Sutter is the kind of character who has seen a few teen movies himself, and so he knows how this goes: For a guy like him, high school is as good as it gets, or so he thinks, and looking at the miserable adults around him, he’s not able to bring himself to consider anything but the present. Teller, cute but not traditionally handsome, sort of in the vein of Wil Wheaton, makes Sutter uniquely irresistible, and the chemistry he has with costar Woodley, who brings a perfect repertoire of nervous giggles and awkward mannerisms to her in-bloom Aimee, is so authentic that if somebody could promise not to ruin it, we would beg for The Spectacular Now to be turned into a television series so that we could watch them some more. And this is to say nothing of the solid supporting performances — Bob Odenkirk as Sutter’s boss, Kyle Chandler as the anti-Coach Taylor, and Jennifer Jason Leigh as Sutter’s overworked mom (does Leigh have another mood besides burnt-out?) The Spectacular Now is a smaller film than Say Anything, Dazed and Confused, Breakfast Club, etc., but it belongs in the canon.
And it definitely made up for some poor choices. Kill Your Darlings, which stars Daniel Radcliffe as Allen Ginsberg circa 1943, has been getting a lot of hype, but the guy next to me fell asleep and I could hardly blame him. On a positive note, Dane Dehaan, who popped up on everyone’s radar in 2011’s Chronicle for being both talented and possessing an uncanny resemblance to young Leonardo DiCaprio, is basically at young-Leo best here as Lucien Carr: boyish, beautiful, and easily able to manipulate everyone around him. The movie centers around the murder of William S. Burroughs’s friend and Carr’s ardent admirer (if not stalker) David Kammerer, but this debut definitely felt like the work of someone who was too in awe of the Beat generation to effectively depict it. On the flipside, director John Krokidas might have intended for lines like “I love first times, I want my whole life to be comprised of them” to sound like the pretentious pronouncements of the young, which the soundtrack would certainly suggest (Nico Muhly composed the score).
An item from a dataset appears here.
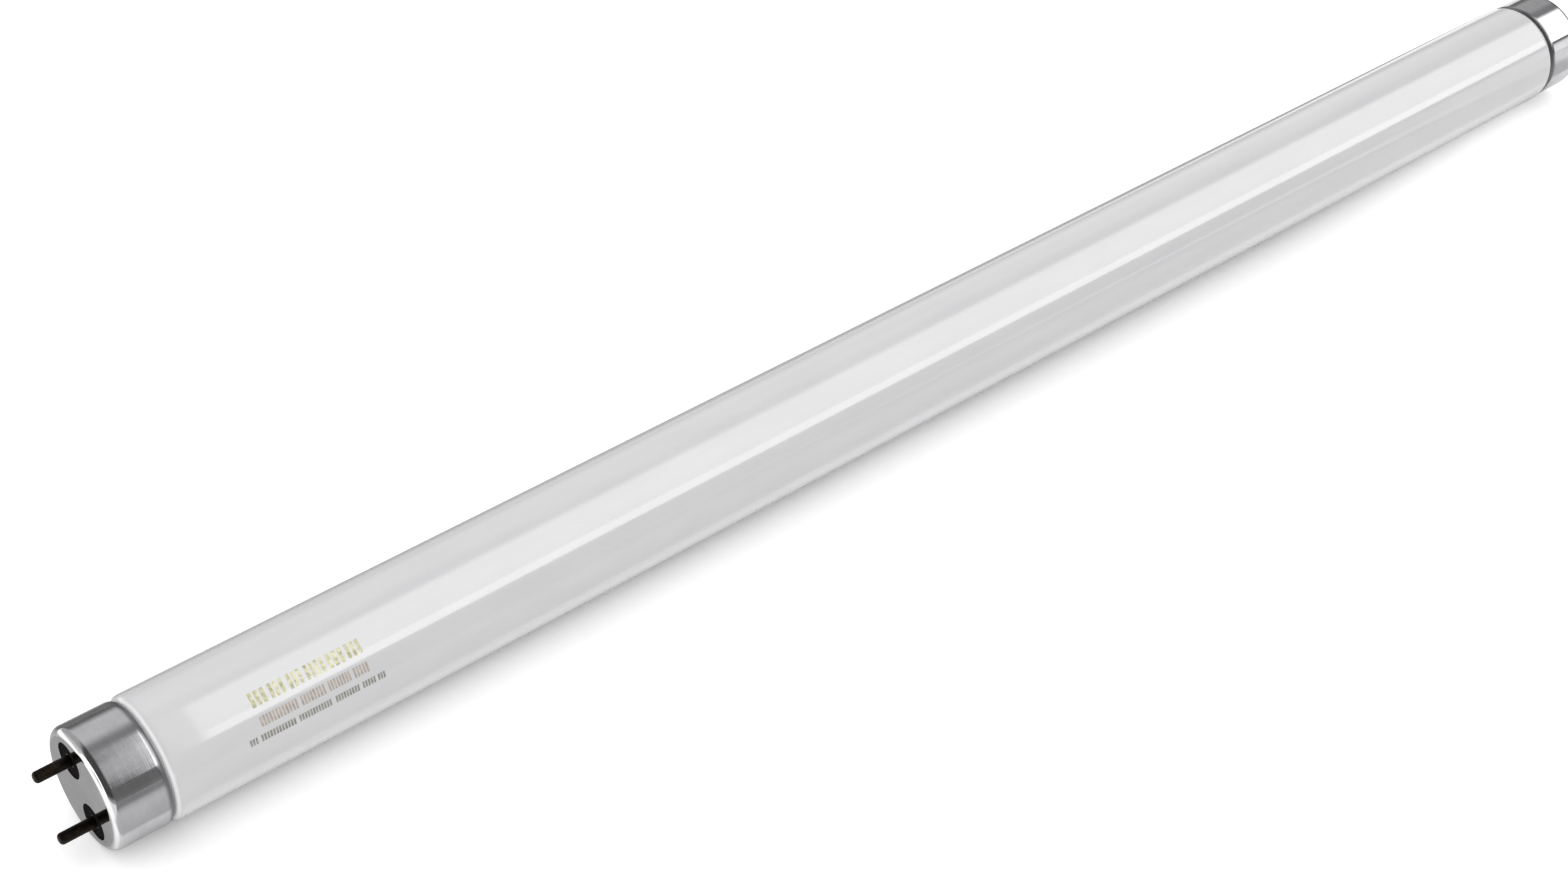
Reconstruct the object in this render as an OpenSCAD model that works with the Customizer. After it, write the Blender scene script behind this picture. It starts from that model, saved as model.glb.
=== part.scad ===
// Double-capped fluorescent tube, T8 with two-pin ends, 18 inch size.
// The lamp lies along X with its middle at the origin. Every end piece is drawn once,
// in an end frame whose Z runs outwards along the lamp and whose zero is the cap's face.

/* [Lamp] */
// Length over the two cap faces, without the pins
face_length = 437.4; // [200:0.1:1200]
// Angle of the pins' plane above the horizontal, as the lamp lies
pin_roll = 64.4; // [-90:0.1:90]

/* [Glass tube] */
// Outside diameter of the glass
glass_d = 26; // [24.5:0.1:28]
// Radius of the shoulder where the glass is drawn in to its neck
shoulder_r = 1.6; // [0.5:0.1:1.8]
// Gap between the glass shoulder and the mouth of the cap
shoulder_gap = 0.3; // [0.1:0.1:2]
// Depth of the glass rim behind the cap's face
rim_depth = 4.6; // [4.2:0.1:6]
// Radius of the melted rim where the stem is joined to the tube
rim_r = 0.7; // [0.3:0.1:1]
// Thickness of the glass at the rim
rim_wall = 2.4; // [1.6:0.1:4]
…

As Burroughs (Ben Foster), Carr, Ginsberg and Jack Kerouac (Boardwalk Empire’s Jack Huston) pull a prank at the Columbia University library that involves replacing the glass-case classics with banned books by Henry Miller and Lady Chatterly’s Lover, TV on the Radio blasts in the background, and the mixing in of the modern day gives the stunt a fratty quality. (The main point of curiosity here is Radcliffe’s audacity, and lookie loos will definitely want to see how “fully” he embraces his gay character.) If the goal was to expose the writers as merely intelligent young men with patricidal ambitions and an arrogance of purpose, then mission accomplished.
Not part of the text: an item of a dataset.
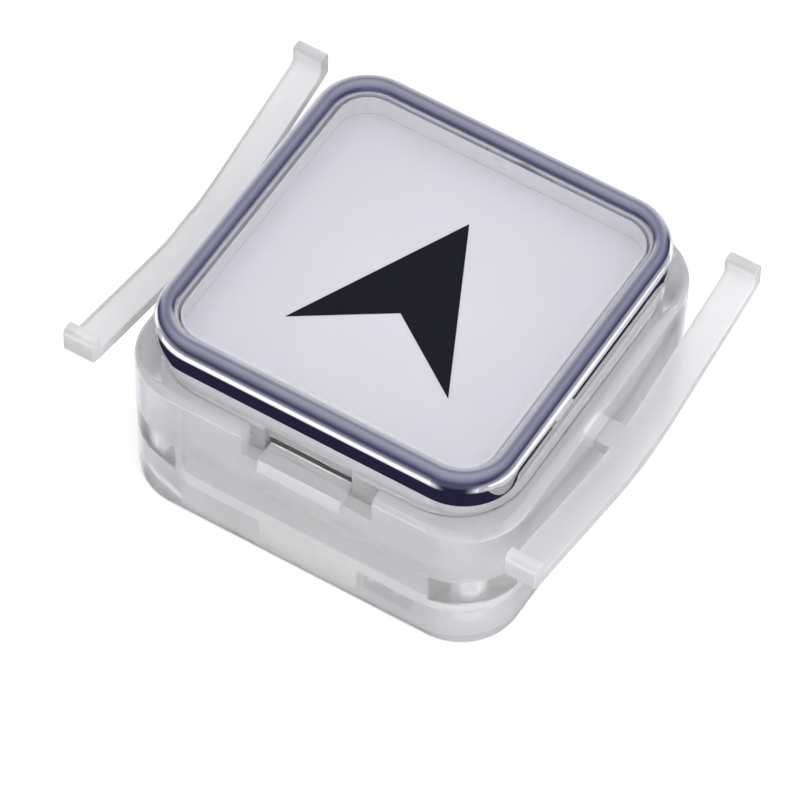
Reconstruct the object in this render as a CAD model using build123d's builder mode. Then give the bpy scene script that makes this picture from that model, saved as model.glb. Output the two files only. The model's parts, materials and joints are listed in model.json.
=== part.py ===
from build123d import *
import math
import os

os.makedirs("parts", exist_ok=True)

# Square call button. Millimetres. Origin on the back plane, at the centre. +Z leaves the face, +Y is the
# arrow's direction, +X is to the right of the arrow.

# Housing cup
CUP_HALF_BACK = 19.15
CUP_DRAFT = 0.9
CUP_RADIUS = 6.0
CUP_TOP = 16.5
CUP_TOP_ROUND = 0.8
CUP_BACK_ROUND = 0.6
CAVITY_HALF = 18.05
CAVITY_RADIUS = 7.0
POST_INNER = 13.0
POST_OUTER = 18.3
SCREW_POS = 14.6

# Circuit board level
BOARD_BACK = 3.2
BOARD_TOP = 4.8
BOARD_HALF = 17.7
BOARD_RADIUS = 6.8

# Collar
COLLAR_HALF = 17.9
COLLAR_RADIUS = 7.2
COLLAR_BACK = 8.2
COLLAR_TOP = 18.8
COLLAR_BORE_HALF = 16.9
COLLAR_BORE_RADIUS = 6.2
SHELF_TOP = 9.2
SHELF_HALF = 10.5
FLANGE_BACK = 15.6
FLANGE_HALF = 15.85
FLANGE_RADIUS = 3.35
SPIGOT_TOP = 20.0
SPIGOT_OUTER = 17.2
SPIGOT_OUTER_RADIUS = 5.2
SPIGOT_INNER = 16.6
SPIGOT_INNER_RADIUS = 4.3

# Latch in the front and back walls, as seen on the front (-Y) wall
NOTCH_LEFT = -5.6
NOTCH_RIGHT = 7.6
NOTCH_FLOOR = 13.5
TONGUE_LEFT = -3.9
TONGUE_RIGHT = 4.6
TONGUE_TOP = 14.2
WINDOW_LEFT = -4.2
WINDOW_RIGHT = 4.7
WINDOW_TOP = 16.9

# Bezel: its section is an outer flank, a tight crown and an inner flank, each an arc
BEZEL_HALF = 18.0
BEZEL_RADIUS = 5.5
BEZEL_BACK = 18.8
BEZEL_TOP = 22.2
OUTER_FLANK_RADIUS = 2.3
OUTER_FLANK_ARC = 30
CROWN_RADIUS = 0.92
CROWN_ARC = 110
INNER_FLANK_RADIUS = 1.6
INNER_FLANK_ARC = 40

# Cap and what moves with it
CAP_HALF = 15.65
CAP_RADIUS = 3.15
CAP_TOP = 21.3
CAP_EDGE_ROUND = 0.35
CARRIER_BACK = 13.7
CARRIER_TOP = 15.4
CARRIER_HALF = 16.65
LEGEND_BACK = 16.7
LEGEND_TOP = 16.9
ARROW_TOP = 16.95
DIFFUSER_BLOCK_BACK = 13.2

# Switch
STEM_TOP = 9.8
SWITCH_HALF = 3.0
SWITCH_BASE_TOP = 7.6

# Return springs
SPRING_POS = 13.3
SPRING_RADIUS = 1.5
SPRING_WIRE = 0.2
SPRING_TURNS = 5

# Leaf-spring wings
WING_INNER = 20.9
WING_OUTER = 24.0
WING_THICK = 1.3
WING_ROOT_HALF = 1.4
WING_PIVOT_Y = 2.1
WING_PIVOT_Z = 12.45
WING_END_Y = 19.5
WING_END_Z = 16.9
LIP_THICK = 1.3
LIP_TOP = 18.5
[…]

Finally, Two Mothers. Everyone at the premiere wanted to know the same thing: how would a movie about two best friends who take each other’s sons as lovers play out? Adapted by French director Anne Fontaine from a story that Doris Lessing wrote when she was 85, Two Mothers stars Naomi Watts as Lil and Robin Wright as Roz, neighbors who as girls spent their life at the beach in their Australian seaside town. Fast-forward and they remain neighbors, each with gorgeous seaside property. Their sons have gone from young surfers to full-grown teenagers in the blink of a big wave, and Roz and Lil call them “gods.” The film raises more questions than it adequately answers in terms of why they begin the affairs, the first of which being: Are Roz and Lil simply sentimental for their own youth? Are they gay as everyone including Roz’s husband suspects, and is this their way of being with one another? Or is it far more incestuous: Do all mothers love theirs sons a little too much, and this the best way to consummate?
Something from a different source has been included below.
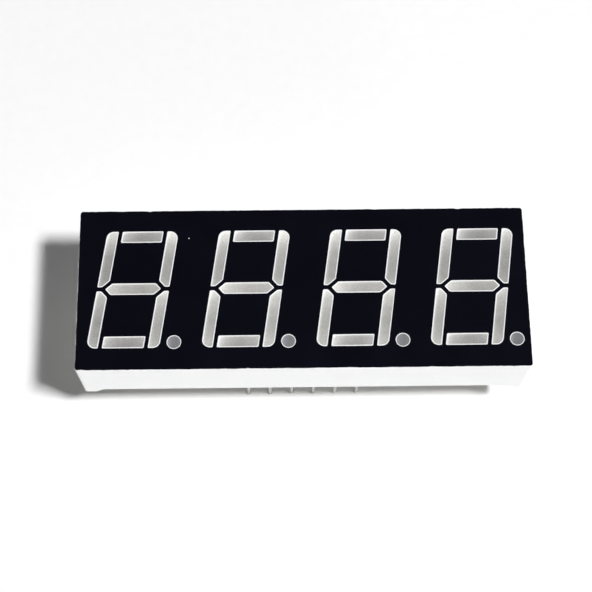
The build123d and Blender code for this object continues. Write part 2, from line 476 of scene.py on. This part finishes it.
def pull_in(mesh, distance, faces=None):
    """Pull outlines in by a distance in millimetres."""
    ring = bmesh.ops.inset_individual(
        mesh, faces=faces or mesh.faces[:], thickness=distance * MM
    )["faces"]
    bmesh.ops.delete(mesh, geom=ring, context="FACES")


# %% Corners
def is_corner(vertex):
    """Whether an outline turns sharply at a vertex."""
    a, b = (e.other_vert(vertex).co - vertex.co for e in vertex.link_edges)
    return pi - a.angle(b) > CORNER_TURN


def bevel_corners(mesh, corners, offset, steps):
    """Round some corners of flat outlines, over an offset in millimetres."""
    bmesh.ops.bevel(
        mesh, geom=corners, offset=offset * MM, offset_type="OFFSET", affect="VERTICES",
        segments=steps, profile=0.5, material=-1, clamp_overlap=True,
    )


def round_corners(mesh, offset, steps):
    """Round every corner of flat outlines, and merge what ends up in the same place."""
    corners = [v for v in mesh.verts if len(v.link_edges) == 2 and is_corner(v)]
    bevel_corners(mesh, corners, offset, steps)
    bmesh.ops.remove_doubles(mesh, verts=mesh.verts[:], dist=ROUNDING_MERGE)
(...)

The ideas are provoking, particularly the nature of female friendship and how such closeness can appear threatening to other people. But when Roz allows Ian to kiss her, a line is crossed, and Tom goes storming over to Lil’s house to tell her about it. Out of spite, they have some hot, complicated sex of their own, and now everyone’s crossed the line and it appears nobody can get outraged, which is the strangest part of Two Mothers. Roz and Lil don’t accuse each other of perversion or abuse, and Tom and Ian don’t seem to be grossed out by the idea that each is slipping the other’s mom the high hard one. It’s a conspiracy of silence, so when Lil goes to Roz and asks simply, “How are you feeling?” and Roz says, “good” and Lil responds “me too,” there was laughter from the audience. This conversation in the absence of any other, perhaps one that acknowledged the weirdness of the situation, seemed almost absurd. The director said later that she was surprised how many times people laughed throughout the movie, and maybe there was an element of discomfort or awkwardness.
But it’s not a prudishness that keeps us from loving this film. It lacks characterizations, particularly in terms of the sons, who are mainly there to be torsos lightly tucked under sheets — fit and fetishizable. We have no idea where their desire came from, or what they do when they’re not surfing or eating dinner with their moms, or how they remain friends. Anyway, two years pass in what seems like bliss, and again, what happens in those years? Are Roz and Lil never bothered by the fact that what used to be a family dinner is now a double date? Does the emotional immaturity of the boys, which is never even alluded to but must be a factor, ever get on their nerves? Maybe they don’t need to have substantive intellectual connections because the boys can just return to their mothers afterwards. This is Lil and Roz’s sandy fantasy life, surrounded by their only sons, and satisfied as women, even if their existence seems impossibly hermetic. Of course, when one relationship suffers, so do they all, and the contrast between the couples becomes ultimately destructive.
After the premiere, the director, Watts, and nervous-seeming newcomers Xavier Samuel and James Frecheville took the stage. (Watts was wearing what looked like leather leggings, which seemed appropriate for the occasion.) The actors were mainly too shy to say anything, and Fontaine had some translation problems, but she described the film as disturbing and ironic, and attributed the laughter to those sensations. Ultimately, we heard a lot of chatter on the way out of the theater, and where many people were just too turned around to know what to say, the reaction sounded largely positive. It’s really a better conversation-starter than it is a movie, but Fontaine’s departure from convention is worthy of applause.